Sumpah itu diucapkan tanpa pertimbangan, hanya berdasarkan emosi. Mendengar sumpah tersebut, Allah SWT menurunkan wahyu kepada Nabi Muhammad SAW pada waktu itu, memerintahkan Nabi untuk menyampaikan kepada hamba tersebut agar ia meminta maaf kepada-Nya.
Kesalahan Paling Fatal Membatasi Sifat-Sifat Allah SWT
Gus Baha mengatakan meskipun hamba tersebut merasa yakin dengan sumpahnya, ia sebenarnya telah melakukan kesalahan besar dengan membatasi sifat-sifat Allah. Menurut Gus Baha, Nabi sempat bertanya kepada Allah mengenai hal itu. Allah SWT menjawab bahwa Dia memiliki dua sifat utama: kemampuan untuk menyiksa dan kemampuan untuk memaafkan.
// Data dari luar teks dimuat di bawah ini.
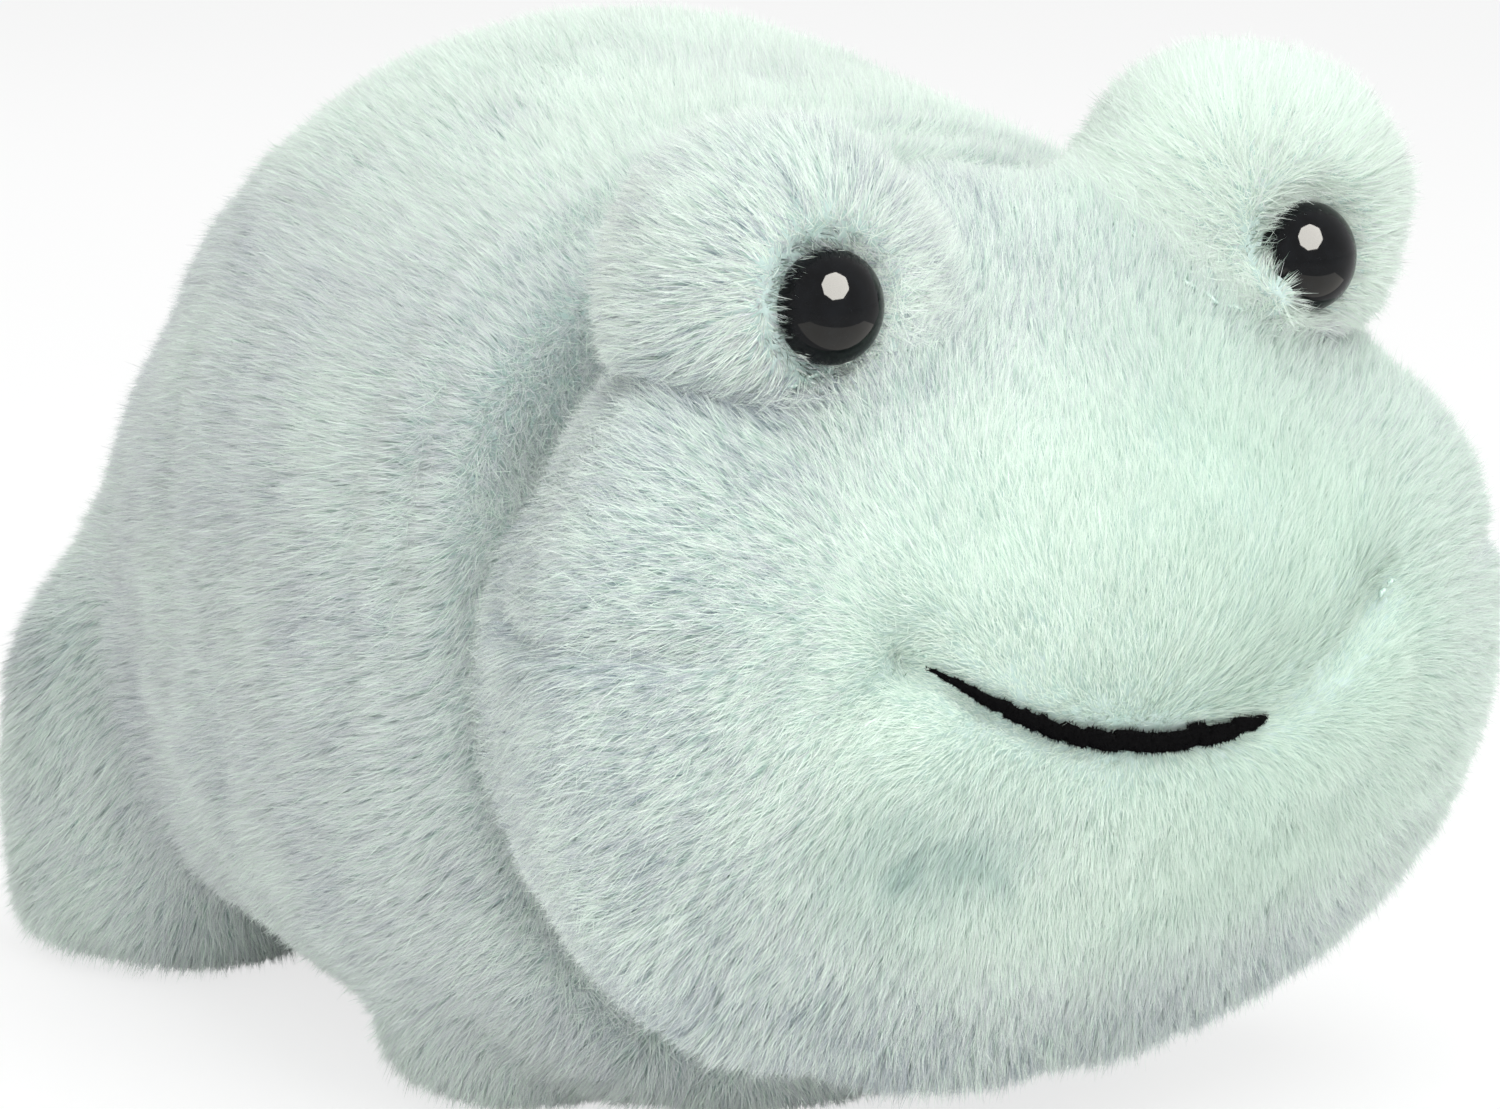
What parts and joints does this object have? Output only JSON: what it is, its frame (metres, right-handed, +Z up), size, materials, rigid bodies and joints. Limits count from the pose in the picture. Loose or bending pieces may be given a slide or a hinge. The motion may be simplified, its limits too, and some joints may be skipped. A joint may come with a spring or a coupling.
{
  "type": "plush frog",
  "caption": "Squat stuffed frog in short pale fur: a wide head sewn to a sloping loaf body, round eye mounds with glossy domed eyes, a thin smile and short stub legs.",
  "frame": {"origin": "on the floor under the middle of the bounding box, where the soles stand", "axes": "+Z up, the frog faces -Y and its right side is -X"},
  "size_m": [0.153, 0.2173, 0.1449],
  "materials": {
    "fur": "short pale mint plush pile on a knitted backing",
    "filling": "loose white fibre filling",
    "pouch_cloth": "thin plain woven cloth",
    "pellets": "packed white plastic pellets",
    "eye": "moulded glossy black",
    "washer": "moulded natural white",
    "mouth_thread": "black embroidery thread",
    "seam_thread": "mint sewing thread"
  },
  "bodies": {
    "root": {"body_cover": "fur", "head_cover": "fur", "eye_mound_cover_left": "fur", "eye_mound_cover_right": "fur", "front_leg_cover_left": "fur", "front_leg_cover_right": "fur", "hind_leg_cover_left": "fur", "hind_leg_cover_right": "fur", "body_filling": "filling", "head_filling": "filling", "eye_mound_filling_left": "filling", "eye_mound_filling_right": "filling", "front_leg_filling_left": "filling", "front_leg_filling_right": "filling", "hind_leg_filling_left": "filling", "hind_leg_filling_right": "filling", "pellet_pouch": "pouch_cloth", "pellet_fill": "pellets", "eye_left": "eye", "eye_right": "eye", "eye_washer_left": "washer", "eye_washer_right": "washer", "mouth_line": "mouth_thread", "mouth_tie_left": "seam_thread", "mouth_tie_right": "seam_thread", "neck_thread": "seam_thread", "eye_mound_thread_left": "seam_thread", "eye_mound_thread_right": "seam_thread", "front_leg_thread_left": "seam_thread", "front_leg_thread_right": "seam_thread", "hind_leg_thread_left": "seam_thread", "hind_leg_thread_right": "seam_thread"}
  },
  "joints": []
}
Hamba tersebut hanya memilih satu sifat Allah, yaitu sifat tidak memaafkan, padahal manusia seharusnya mengakui kedua sifat tersebut secara utuh. Gus Baha melanjutkan orang fasik yang menginjak hamba itu akhirnya diberikan kesempatan untuk bertaubat oleh Allah. Bahkan, orang tersebut berubah menjadi orang yang saleh setelah menerima pengampunan. Hal ini menunjukkan manusia tidak boleh menentukan keputusan Allah hanya berdasarkan emosi atau pandangan pribadi.
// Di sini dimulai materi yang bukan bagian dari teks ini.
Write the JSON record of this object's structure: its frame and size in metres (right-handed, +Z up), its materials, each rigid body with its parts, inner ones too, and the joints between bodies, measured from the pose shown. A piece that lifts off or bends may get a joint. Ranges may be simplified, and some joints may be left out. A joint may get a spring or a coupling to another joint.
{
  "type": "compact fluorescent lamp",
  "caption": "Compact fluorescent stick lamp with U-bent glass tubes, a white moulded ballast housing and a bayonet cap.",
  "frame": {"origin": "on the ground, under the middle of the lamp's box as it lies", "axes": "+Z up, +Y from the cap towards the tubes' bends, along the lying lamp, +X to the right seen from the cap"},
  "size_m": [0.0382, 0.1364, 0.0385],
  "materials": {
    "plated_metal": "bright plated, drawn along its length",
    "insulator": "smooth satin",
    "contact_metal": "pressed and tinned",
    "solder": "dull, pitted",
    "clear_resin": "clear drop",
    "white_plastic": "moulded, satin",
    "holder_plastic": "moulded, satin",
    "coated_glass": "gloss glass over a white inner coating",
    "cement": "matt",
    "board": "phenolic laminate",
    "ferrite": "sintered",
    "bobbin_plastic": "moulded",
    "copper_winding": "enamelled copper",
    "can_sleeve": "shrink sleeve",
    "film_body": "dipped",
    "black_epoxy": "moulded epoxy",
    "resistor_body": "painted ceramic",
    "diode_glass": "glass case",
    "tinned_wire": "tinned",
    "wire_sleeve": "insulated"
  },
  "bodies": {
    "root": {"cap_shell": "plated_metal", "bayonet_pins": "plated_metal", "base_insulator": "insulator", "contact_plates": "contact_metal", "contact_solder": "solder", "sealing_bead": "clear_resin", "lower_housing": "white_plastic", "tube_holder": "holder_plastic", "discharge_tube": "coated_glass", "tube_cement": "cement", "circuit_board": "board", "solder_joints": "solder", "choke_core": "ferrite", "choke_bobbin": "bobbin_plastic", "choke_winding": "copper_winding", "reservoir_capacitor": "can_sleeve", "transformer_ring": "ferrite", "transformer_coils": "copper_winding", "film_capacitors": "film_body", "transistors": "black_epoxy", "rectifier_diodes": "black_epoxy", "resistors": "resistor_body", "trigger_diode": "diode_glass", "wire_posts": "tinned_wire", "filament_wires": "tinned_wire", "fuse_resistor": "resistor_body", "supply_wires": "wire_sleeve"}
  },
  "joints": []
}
Penjelasan ini menegaskan bahwa Allah memiliki wewenang penuh untuk memutuskan siapa yang berhak mendapatkan ampunan dan siapa yang akan disiksa. Gus Baha menambahkan manusia tidak seharusnya mengklaim atau membatasi salah satu sifat Allah, apalagi menjadikannya sebagai dasar untuk bersumpah.
"Allah bisa Yaghfiru Liman Yasyaa' Wa Yu'addzibu Man Yasyaa'," artinya: 'memberikan pengampunan dan menurunkan siksa kepada siapapun adalah hak prerogatif Allah,'" jelas Gus Baha.
Jangan Sekali-kali Menggunakan Nama Allah SWT
Setiap muslim perlu memahami dan mengakui dua sifat Allah secara menyeluruh. Gus Baha mengatakan pentingnya sikap tawadhu dan menghindari ekstremisme dalam menilai sifat-sifat Allah.
"Kita tidak boleh hanya mengakui satu sifat Allah dan mengabaikan yang lainnya, karena hal itu dapat menjerumuskan kita ke dalam kesalahan," ujarnya.
Ia juga mengingatkan umat Islam untuk berhati-hati dalam menggunakan kalimat sumpah, terutama yang melibatkan nama Allah. Sumpah semacam itu tidak boleh diucapkan sembarangan, karena akan ada konsekuensi besar di hadapan-Nya.
"Setiap sumpah yang diucapkan, terutama atas nama Allah, pasti akan diperhitungkan," tegasnya.
Gus Baha menjelaskan sikap ekstrem dalam menilai sifat Allah dapat menjauhkan seseorang dari pemahaman yang benar. Jika hanya melihat Allah sebagai Tuhan yang menghukum, kita akan kehilangan makna dari sifat pengampunan-Nya yang luas. Dalam ceramahnya, ia juga mengingatkan agar umat menjaga lisan dan tidak sembarangan mengucapkan sumpah atas nama Allah.
"Kita harus berhati-hati dengan ucapan kita, terutama yang berkaitan dengan nama Allah. Jangan sampai kita bersumpah tanpa pikir panjang, terutama saat marah atau emosi," katanya.
Gus Baha mengajak umat Islam untuk selalu bersikap rendah hati dan tidak tergesa-gesa dalam menghakimi orang lain. Setiap orang memiliki jalan hidupnya masing-masing dan kesempatan untuk bertaubat. Sifat Allah yang Maha Pengampun selalu memberikan harapan bagi siapa pun yang ingin memperbaiki diri.